Data from the Institute for Nonprofit News (INN) corroborate this path for new media, showing that nonprofit media is not only economically sustainable but also leads to more diverse and stable newsrooms. Organizations like NewsMatch, managed by INN and funded by the Knight Foundation, give funders a direct path to supporting nonprofit journalism through unrestricted grants by running an annual matching campaign, putting fuel in the tank of the nonprofit news movement. Programs like this can help repopulate the desert created by the domination of corporate media over local and community models.

Though these efforts are important, they are imperfect and often insufficient. A report by the Boston Consulting Group said that nonprofit newsrooms receive an estimated $150 million in funding—but they need about 10 times that, especially considering that corporate media conglomerates wield exponentially more (Warner Bros, which owns CNN, for example, is valued at $24.29 billion). Furthermore, nonprofit news funding is plagued by its own problems according to an investigative article by Nieman Lab, including familiar issues like a desire for more direct funding and inequalities between funding for different kinds of coverage.

Although funding nonprofit newsrooms is a necessary arm of a plural strategy for taking back the news, granting newsrooms unrestricted funds is just one solution for a wider set of issues. NPQ recently published an article about other strategies in the media sector that target corporate domination, such as organizations like The Economic Hardship Reporting Project, which helps underrepresented journalists place undertold stories in popular media outlets, or the rapid increase in unionization across the media sector. There are also more video-focused outlets such as More Perfect Union, a nonprofit funded by the Open Society Foundations, geared toward education, advocacy, and journalism that builds power for the working class.

While this article does not include every worker-owned cooperative and independently funded newsroom that tries to tell better stories to change the economy, the point is that there is a real effort in the sector to focus media on social justice issues. These multiple strands in the fight to reclaim journalism make it clear that to take down corporate giants, we need several slingshots.

Labor Creates All Wealth—Can It Fund Journalism?
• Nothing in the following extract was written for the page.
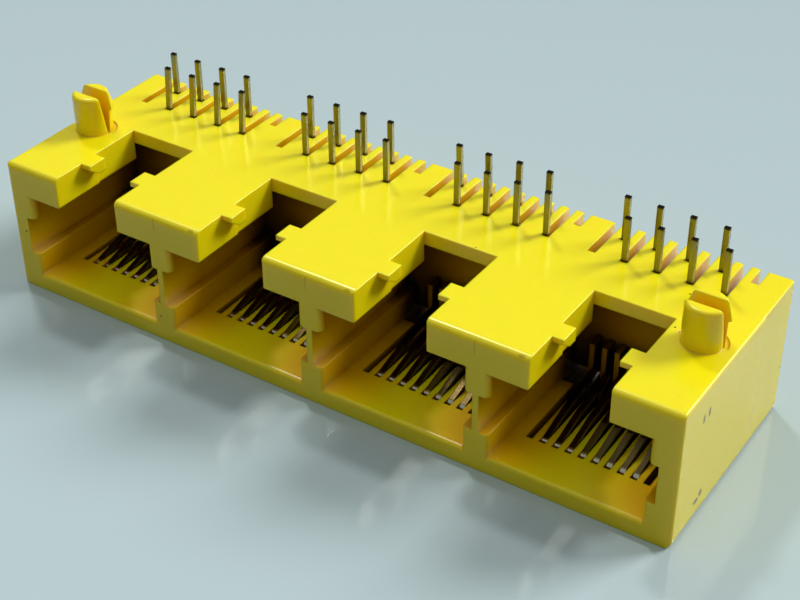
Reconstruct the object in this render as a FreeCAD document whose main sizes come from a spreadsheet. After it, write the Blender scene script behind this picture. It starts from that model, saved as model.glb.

Nonprofit funders can surely dedicate larger swathes of funding to alternative models. But one particular movement might have the means to do it: labor. Labor reporter Kim Kelly put the question clearly: “People want to read labor stories; workers want their stories told; reporters want to write about them, but resources are scarce. What if the AFL-CIO or a few big unions created a labor journalism fund?”

Kelly is right to put this question to the AFL-CIO because labor is, at the moment, “flush with cash”—even as membership has been on the decline in previous decades. Labor reporter Chris Bohner breaks down the numbers: In 2021, he writes, large unions “booked $18 billion in revenues (mostly from [member] dues) and spent $15.5 billion on operating expenses—leaving a surplus of $2.5 billion.” Even though union revenue is much less than corporations in general, Bohner explain, their budgets are “substantially bigger than those of environmental, human rights, and political organizations.” The same year, organized labor held $31.6 billion in net assets, making them more resource rich “than any U.S. foundation but one: the Bill and Melinda Gates foundation, with $48 billion.”

As it turns out, progressives have been calling on labor to fund media for some time—but the request has historically been ignored. Bernie Sanders recalls that he spoke to former AFL-CIO leader Lane Kirkland during the federation’s 2017 convention. “What about a national AFL-CIO cable TV station which could educate working people about what’s going on in our society and give them information they never get on commercial TV?” Sanders asked. He was told it couldn’t be done.

Generating mass movements is not just a question of having the right ideas, it requires telling widespread stories of resistance.

Even if the AFL-CIO hasn’t funded labor journalism directly, other organizations have always sprung up to fill the need. A recent podcast by the CUNY School of Labor and Urban Studies discussed the small but mighty institutions like Labor Notes that have lasted through decades of labor decline and its recent resurgence. Since 1979, the organization’s mission has been to “put the movement back in the labor movement.” Labor historian Nelson Lichtenstein highlighted that outlets like Labor Notes have played a key role in truth-telling about how important worker movements are for American democracy: “Labor Notes has been reporting on these movements, encouraging them, and doing investigative reporting” that supports the oppositional movements pushing for democracy both inside unions and against corporate hegemony. Today, as New Labor Forum editor-at-large Micah Uetricht pointed out, Labor Notes has strong partnerships with engaged and powerful unions like the United Auto Workers, which has strategically hired staffers who previously worked for the publication.

In fact, media is one reason the UAW strike was so successful—even though the mainstream media was not always on their side. Corporate outlets elevated narratives about how the strike would “hurt the economy” and provoke a recession, implicitly blaming workers for taking a stand against corporations at the risk of the economy. These stories painted a lopsided picture excluding the massive corporate gains that made the union’s demands reasonable and left out the ways in which the auto companies have been treating workers poorly for decades.

But this strategy fell flat in an era of vast and increasing inequality, when most people are struggling to make ends meet due to the deep imbalance delivering profits and wealth to those at the top. The proof was in the public: the majority of American people supported the autoworker strike, thanks to the union’s renewed investment in using digital and print press to spread their message far and wide and making it resonant with the struggle of everyday Americans.

For Us, By Us

Generating mass movements is not just a question of having the right ideas, it requires telling widespread stories of resistance. To reinvent media along these lines, we must not only direct funding to bolster alternative models that already exist. We also have to take back mass media and use it to tell better stories toward our collective freedom, foster community and worker ownership over the news, and fund public media that works for the people.

Most of all, we need to create rules to make sure that a handful of companies or wealthy individuals do not own what we know. Breaking the grip of media conglomerates on the press can happen in many ways, but its multiple paths lead to media that is for everyone—not for profit.